Let me expand on Lewis and focus on a critical part of the story (critical, at least, to this post). The Connecticut Central Valley lava flows were an extended part of the broader, protracted volcanic event that marked the rending of Pangea: the creation of the Central Atlantic Magmatic Province (CAMP). CAMP is a massive area composed of basaltic magmas that flowed over a 10 million square kilometer area of Pangea. (Marzoli, 2018, p. 91, 101.) The peak CAMP event straddled the boundary between the Triassic and Jurassic. As a result, CAMP is directly implicated in the End-Triassic mass extinction. As Marzoli and colleagues write, “There is now general consensus in the scientific community that volcanic gases released by CAMP likely were the trigger mechanisms of the end-Triassic mass extinction and accompanying carbon cycle disruption.” (Marzoli, 2018, p. 114, cited sources omitted.)
Significantly, though the lava flows creating CAMP were concentrated in a roughly 1-million-year period (at the end of the Triassic), the geologic processes involved probably lasted for a full 10 million years. (Marzoli, 2018, p. 101.) Thus, though my basalt cannot be accused of killing the Triassic, it is, at least, an accessory after the fact.
I keep coming back to the real smoking gun in this and other mass extinctions, and it’s not the physical damage wrought by these lava flows (bad as it was) that bears the responsibility for ending worlds. Rather, the lethal weapon was “the volcanic gases released during the tectonic mayhem.” (Brannen, 2017, p. 157.) And, foremost among those gases? Carbon dioxide. Seems unsettlingly familiar, given what we’re doing to our current atmosphere. As Brannen observes, of the death of the Triassic world:
Though it wasn’t nearly as extreme as the End-Permian, the End-Triassic mass extinction seems to have been a sort of Great Dying Jr., with huge injections of carbon into the atmosphere from volcanoes and a lethal super-greenhouse as the result. But the End-Triassic mass extinction might also serve as a gruesome template of sorts for our next few centuries. (Brannen, 2017, p. 159, emphasis added.)
For me, that sobering thought infuses my basalt with its fundamental meaning. What a hellish world had come into being as this basalt was formed, a kind of world we seem to be inexorably recreating and bequeathing to our children’s children.
References
Brannen, Peter, The Ends of the World: Volcanic Apocalypses, Lethal Oceans, and Our Quest to Understand Earth’s Past Mass Extinctions, 2017.
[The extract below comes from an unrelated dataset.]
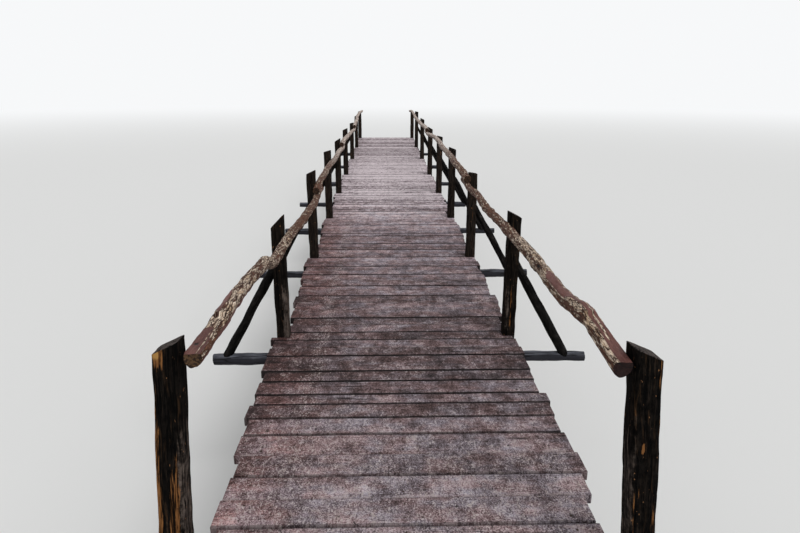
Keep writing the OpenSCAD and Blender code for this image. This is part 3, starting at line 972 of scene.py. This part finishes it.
def makePost(corners, name, seed):
    foot, head, side = postLine(corners)
    bottom, peak = corners[:, 2].min(), corners[:, 2].max()
    lean = math.atan2(head.x - foot.x, head.z - foot.z)
    top = corners[corners[:, 2] > peak - hewnPost["headPart"]]
    level = np.column_stack([top[:, 0], top[:, 1], np.ones(len(top))])
    fit = np.linalg.lstsq(level, top[:, 2], rcond=None)[0]   # the plane of the CAD top
    height = peak - bottom + hewnPost["spare"]
    post = fresh(bpy.ops.mesh.primitive_cube_add, size=1, location=(0, height / 2, 0))
    post.name = name
    post.scale = (side, height, side)
    settle(post)
    taper = hewnPost["taper"].get(name, hewnPost["taper"]["others"])
    pick(post, "VERT", lambda mesh, v: v.co.y > height / 2)
    bpy.ops.transform.resize(value=(taper, 1, taper), center_override=(0, height, 0))
    leave()
    pick(post, "EDGE", along(1, 0.5))
    bpy.ops.mesh.bevel(offset=hewnPost["arris"], segments=2)
    leave()
    cutAcross(post, 1, 0.5, int(height / hewnPost["rowEvery"]))
    for axis in (0, 2):
        cutAcross(post, axis, 0.05, hewnPost["faceCuts"])
    grainMap(post)
    dice = random.Random(seed)
    move = anywhere(dice)
    for marks in ("wave", "adze"):
        relief(post, *hewnPost[marks], move, middle=hewnPost["middle"])
    for mark in ("stripped", "greyed"):
        markPost(post, mark, hewnPost[mark].get(name, hewnPost[mark]["others"]), height, side)
    post.rotation_euler = (math.pi / 2, lean, 0)
    post.location = (foot.x - lean * (foot.z - bottom), foot.y, bottom)
    settle(post)

    # the slanted top, dished a little inside a rim
    slope = Vector((-fit[0], -fit[1] * hewnPost["backFall"], 1)).normalized()
    front = head.y - side / 2
    place = Vector((head.x, front, fit[0] * head.x + fit[1] * front + fit[2] - hewnPost["crown"]))
    enter(post)
    bpy.ops.mesh.bisect(plane_co=place, plane_no=slope, use_fill=True, clear_outer=True)
    bpy.ops.mesh.select_all(action="SELECT")
    bpy.ops.mesh.remove_doubles(threshold=0.002)
    leave()

    def isTop(mesh, face):
        return face.normal.dot(slope) > 0.99 and abs((face.center - place).dot(slope)) < 0.002

    pick(post, "FACE", isTop)
    for width in (hewnPost["rim"], hewnPost["rim"] * 2):
        bpy.ops.mesh.inset(thickness=width, depth=hewnPost["rim"] * 0.4, use_even_offset=False)
    leave()
    mesh = post.data
    pithX, pithY = head.x - hewnPost["pith"][0], head.y - hewnPost["pith"][1]
    mark = mesh.attributes["endWood"]
    layer = mesh.uv_layers[0]
    for face in mesh.polygons:
        onTop = face.normal.dot(slope) > 0.95 and (face.center - place).dot(slope) > -0.003
        mark.data[face.index].value = onTop
        for corner in face.loop_indices if onTop else ():
            spot = mesh.vertices[mesh.loops[corner].vertex_index].co
            layer.data[corner].uv = (spot.x - pithX, spot.y - pithY)
    setMark(post, "tone", dice.random())
    return post


postSpots = []   # where the posts pass the deck, and half the width of the notch for them
for bent in range(1, 10):
    node = "posts_%d" % bent
    pair = []
    for i, corners in enumerate(looseParts(node)):
        foot, head, side = postLine(corners)
        x = foot.x + (head.x - foot.x) * (hewnPost["deckLevel"] - foot.z) / (head.z - foot.z)
        postSpots.append((x, foot.y, side / 2 + hewnPost["room"]))
        pair.append(makePost(corners, "post%d%s" % (bent, "left" if x < 0 else "right"), bent * 10 + i))
    done(joinAll(pair, "posts%d" % bent), finishes["post"], "post_wood", node)
print("posts hewn")

# Crossbeams, braces, stringers and piles

roundWood = {
    "sides": 24,
    "ringEvery": 0.035,
    "lump": (0.09, 0.020, (1, 2.5, 1)),   # size, depth, stretch
    "lumpRadius": 0.045,                  # the radius that this depth is meant for
    "ripple": (0.022, 0.006, (1, 4, 1)),
    "crook": 0.010,
    "bends": 5,
}


def makeLog(name, start, end, thick, thin, seed, crook, sides=roundWood["sides"]):
    # a tapered round log from start to end, a little crooked
    start, end = Vector(start), Vector(end)
    length = (end - start).length
    dice = random.Random(seed)
    mean = (thick + thin) / 2
    log = straightLog(length, mean, sides, int(length / roundWood["ringEvery"]))
    grainMap(log)
    move = anywhere(dice)
    size, depth, stretch = roundWood["lump"]
    relief(log, size, depth * mean / roundWood["lumpRadius"], stretch, move)
    relief(log, *roundWood["ripple"], move)
    route = []
    for i in range(roundWood["bends"] + 1):
        share = i / roundWood["bends"]
        sway = 0 if share in (0, 1) else roundWood["crook"] * crook
        drift = Vector([dice.uniform(-sway, sway) for axis in range(3)])
        route.append((start.lerp(end, share) + drift, (thick + (thin - thick) * share) / mean))
    bendAlong(log, route)
    setMark(log, "tone", dice.random())
    log.name = name
    return log


def endRadius(corners, place):
    near = corners[np.abs(corners[:, 0] - place) < 0.001]
    return (near[:, 1].max() - near[:, 1].min()) / 2


crossbeam = {"room": 0.002, "crook": 0.6, "seed": 300}

for bent in range(1, 10):
    node = "crossbeam_%d" % bent
    corners = looseParts(node)[0]
    low, high = endsOf(corners)
    y, z = (low[1] + high[1]) / 2, (low[2] + high[2]) / 2
    left, right = low[0] + crossbeam["room"], high[0] - crossbeam["room"]
    beam = makeLog("crossbeam%d" % bent, (left, y, z), (right, y, z), endRadius(corners, low[0]),
                   endRadius(corners, high[0]), crossbeam["seed"] + bent, crossbeam["crook"])
    pressFlat(beam, 0, left, False)
    pressFlat(beam, 0, right, True)
    done(beam, finishes["beam"], "beam_wood", node)
print("crossbeams laid")

rakingBrace = {
    "foot": (1.295, 1.102),      # out from the middle, and up
    "head": (0.889, 1.82),
    "radii": (0.031, 0.028),
    "tuck": 0.045,               # runs this far into the post
    "crook": 0.5,
    "sides": 20,
    "seed": 400,
}

for bent in range(2, 9):
    node = "braces_%d" % bent
    low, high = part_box(node)
    y = (low[1] + high[1]) / 2
    pair = []
    for side in (-1, 1):
        foot, head = (Vector((side * out, y, z)) for out, z in (rakingBrace["foot"], rakingBrace["head"]))
        head += (head - foot).normalized() * rakingBrace["tuck"]
        pair.append(makeLog("brace", foot, head, *rakingBrace["radii"], rakingBrace["seed"] + bent * 2 + side,
                            rakingBrace["crook"], rakingBrace["sides"]))
    done(joinAll(pair, "braces%d" % bent), finishes["brace"], "post_wood", node)
print("braces set")

stringerLog = {"radius": 0.070, "taper": 0.94, "room": 0.001, "flat": 0.002, "flatRest": 0.02, "crook": 0.4,
               "sides": 20, "seed": 500}

for name in ("left", "middle", "right"):
    node = "stringer_" + name
    row = []
    for i, corners in enumerate(looseParts(node)):
        low, high = endsOf(corners)
        radius, room = stringerLog["radius"], stringerLog["room"]
        x, z = (low[0] + high[0]) / 2, low[2] + radius
        log = makeLog("log", (x, low[1] + room, z), (x, high[1] - room, z),
                      radius, radius * stringerLog["taper"], stringerLog["seed"] + i + 20 * len(name),
                      stringerLog["crook"], stringerLog["sides"])
        level = high[2]
        squash(log, lambda mesh, v: v.co.z > level - stringerLog["flat"], 2, level, stringerLog["flatRest"])
        row.append(log)
    done(joinAll(row, "stringer" + name.capitalize()), finishes["pile"], "pile_wood", node)
print("stringers laid")

roundPile = {"taper": 0.95, "headRoom": 0.02, "crook": 0.3, "seed": 600}

for name in ("left", "right"):
    node = "piles_" + name
    row = []
    for i, corners in enumerate(looseParts(node)):
        low, high = endsOf(corners)
        x, y = (low[0] + high[0]) / 2, (low[1] + high[1]) / 2
        radius = (high[0] - low[0]) / 2
        pile = makeLog("pile", (x, y, low[2]), (x, y, high[2] - roundPile["headRoom"]),
                       radius, radius * roundPile["taper"], roundPile["seed"] + i + 20 * len(name),
                       roundPile["crook"])
        pressFlat(pile, 2, low[2], False)
        row.append(pile)
    done(joinAll(row, "piles" + name.capitalize()), finishes["pile"], "pile_wood", node)
print("piles driven")

# Deck

deckPlank = {
    "size": (1.74, 0.16, 0.05),
    "edge": 0.004,
    "cuts": (62, 5, 1),
    "wave": (0.05, 0.005, (2, 1, 1)),   # size, depth, stretch
    "ripple": (0.014, 0.003, (2.5, 1, 1)),
    "middle": 0.45,
    "tilt": 0.5,      # degrees, as is the skew
    "skew": 0.10,
    "sink": 0.0015,
    "open": 0.005,    # a joint wider than this is an open one
}

deckNotch = {"length": 0.8, "height": 0.3, "level": 1.28, "turn": 0.01}


def makeFirstPlank():
    # one plank, sawn and worn round its edges, that all the others are copied from
    plank = fresh(bpy.ops.mesh.primitive_cube_add, size=1)
    plank.scale = deckPlank["size"]
    settle(plank)
    enter(plank)
    bpy.ops.mesh.bevel(offset=deckPlank["edge"], segments=2)
    leave()
    for axis, cuts in enumerate(deckPlank["cuts"]):
        cutAcross(plank, axis, deckPlank["size"][axis] * 0.5, cuts)
    return plank


def jointMark(plank, before, behind):
    # how open the joints in front of and behind a plank are
    middle = readAll(plank.data.polygons, "center", 3)[:, 1]
    setMark(plank, "joint", np.where(middle < (middle.min() + middle.max()) / 2, before, behind))


def makeFirstNail():
    # the head alone, cut off flat below
    nail = fresh(bpy.ops.mesh.primitive_uv_sphere_add, segments=10, ring_count=6, radius=deckNail["head"])
    nail.scale = (1, 1, deckNail["flat"])
    settle(nail)
    enter(nail)
    bpy.ops.mesh.bisect(plane_co=(0, 0, -deckNail["under"]), plane_no=(0, 0, -1), clear_outer=True,
                        use_fill=True)
    leave()
    return nail


def another(first, name):
    copy = first.copy()
    copy.data = first.data.copy()
    copy.name = name
    scene.collection.objects.link(copy)
    return copy


def plankMap(plank):
    # v runs from -0.5 to 0.5 across the plank
    mesh = plank.data
    place = points(mesh)
    at = place[readAll(mesh.loops, "vertex_index", kind=int)]
    low, high = place[:, 1].min(), place[:, 1].max()
    across = (at[:, 1] - (low + high) / 2) / (high - low)
    uvLayer(mesh).data.foreach_set("uv", np.column_stack([at[:, 0], across]).ravel())


def cutNotch(plank, x, y, half):
    # a notch for a post, open to the edge of the deck
    side = 1 if x > 0 else -1
    length = deckNotch["length"]
    tool = fresh(bpy.ops.mesh.primitive_cube_add, size=1, rotation=(0, 0, side * deckNotch["turn"]),
                 location=(x + side * length / 2, y, deckNotch["level"]))
    tool.scale = (length + half * 2, half * 2, deckNotch["height"])
    settle(tool)
    change(plank, "BOOLEAN", tool, object=tool, operation="DIFFERENCE")


def layPlank(low, high, dice):
    plank = another(firstPlank, "plank")
    plank.scale = [(high[i] - low[i]) / deckPlank["size"][i] for i in range(3)]
    plank.rotation_euler = (math.radians(dice.uniform(-1, 1) * deckPlank["tilt"]), 0,
                            math.radians(dice.uniform(-1, 1) * deckPlank["skew"]))
    middle = (low + high) / 2
    plank.location = (middle.x, middle.y, middle.z - dice.uniform(0, 1) * deckPlank["sink"])
    settle(plank)
    plankMap(plank)
    for x, y, half in postSpots:
        if low.y - half < y < high.y + half:
            cutNotch(plank, x, y, half)
    setMark(plank, "tone", dice.random())
    setMark(plank, "iron", 0)
    return plank


def driveNails(low, high, dice):
    strayX, strayY = deckNail["stray"]
    tilt = deckNail["tilt"]
    nails = []
    for row in (-deckNail["row"], 0, deckNail["row"]):
        for part in (-deckNail["across"], deckNail["across"]):
            nail = another(firstNail, "nail")
            nail.location = (row + dice.uniform(-strayX, strayX),
                             (low.y + high.y) / 2 + part * (high.y - low.y) + dice.uniform(-strayY, strayY),
                             high.z - deckNail["sink"])
            nail.rotation_euler = (dice.uniform(-tilt, tilt), dice.uniform(-tilt, tilt),
                                   dice.uniform(0, deckNail["turn"]))
            nails.append(nail)
    return nails


firstPlank = makeFirstPlank()
firstNail = makeFirstNail()
dice = random.Random(11)
bays = [sorted(looseParts("deck_bay_%d" % bay), key=lambda c: c[:, 1].min()) for bay in range(1, 9)]
starts = [corners[:, 1].min() for boards in bays for corners in boards] + [math.inf]
before, laid = 0, 0
for bay, solids in enumerate(bays, 1):
    planks, nails = [], []
    for corners in solids:
        low, high = (Vector(end) for end in endsOf(corners))
        planks.append(layPlank(low, high, dice))
        laid += 1
        behind = dice.random() / 2 + (0.5 if starts[laid] - high.y > deckPlank["open"] else 0)
        jointMark(planks[-1], before, behind)
        before = behind
        nails += driveNails(low, high, dice)
    boards = joinAll(planks, "deckBay%d" % bay)
    move = (dice.uniform(-5, 5), 0, 0)
    relief(boards, *deckPlank["wave"], move, "Z", deckPlank["middle"])
    relief(boards, *deckPlank["ripple"], move, middle=deckPlank["middle"])
    if bay in (1, len(bays)):
        pressFlat(boards, 1, cadBox[bay > 1][1], bay > 1)
    heads = joinAll(nails, "nails")
    settle(heads)
    for mark, value in (("tone", 0.5), ("joint", 0), ("iron", 1)):
        setMark(heads, mark, value)
    done(joinAll([boards, heads], "deckBay%d" % bay), finishes["deck"], "deck_wood", "deck_bay_%d" % bay,
         smooth=50)
bpy.data.objects.remove(firstPlank)
bpy.data.objects.remove(firstNail)
print("deck boards nailed down")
Brusatte, Steve. The Rise and Reign of the Mammals: A New History, From the Shadow of the Dinosaurs to Us, 2022.
Lewis, Ralph S., Geology of the Trap Rock Ridges, a chapter in Penelope C. Sharp, et al., Bulletin No. 41: Trap Rock Ridges of Connecticut: Natural History and Land Use, Bulletins, Connecticut College Arboretum, 2013.
Marzoli, Andrea et al., Timing and Duration of the Central Atlantic Magmatic Province in the Newark and Culpeper Basins, Eastern U.S.A., Lithos, 2011.
Marzoli, Andrea et al., The Central Atlantic Magmatic Province (CAMP): A Review, chapter 4 in Tanner, Lawrence H., editor, The Late Triassic World: Earth in a Time of Transition, 2018.
Philpotts, Anthony R., The Holyoke Basalt, Its Source and Differentiation in a Thick Flood-Basalt Flow, Abstract, Annual Meeting of the Northeastern Section of The Geological Society of America, March 2012.
Philpotts, Anthony R., The Holyoke Basalt at the Tilcon Traprock Quarry, Chapter II of Peter M. LeTourneau and Margaret A. Thomas, editors, Traprocks, Tracks, and Brownstone: The Geology Paleontology, and History of World-Class Sites in the Connecticut Valley,, The Geological Society of Connecticut , Field Trip Guide Book No. 1, 2010.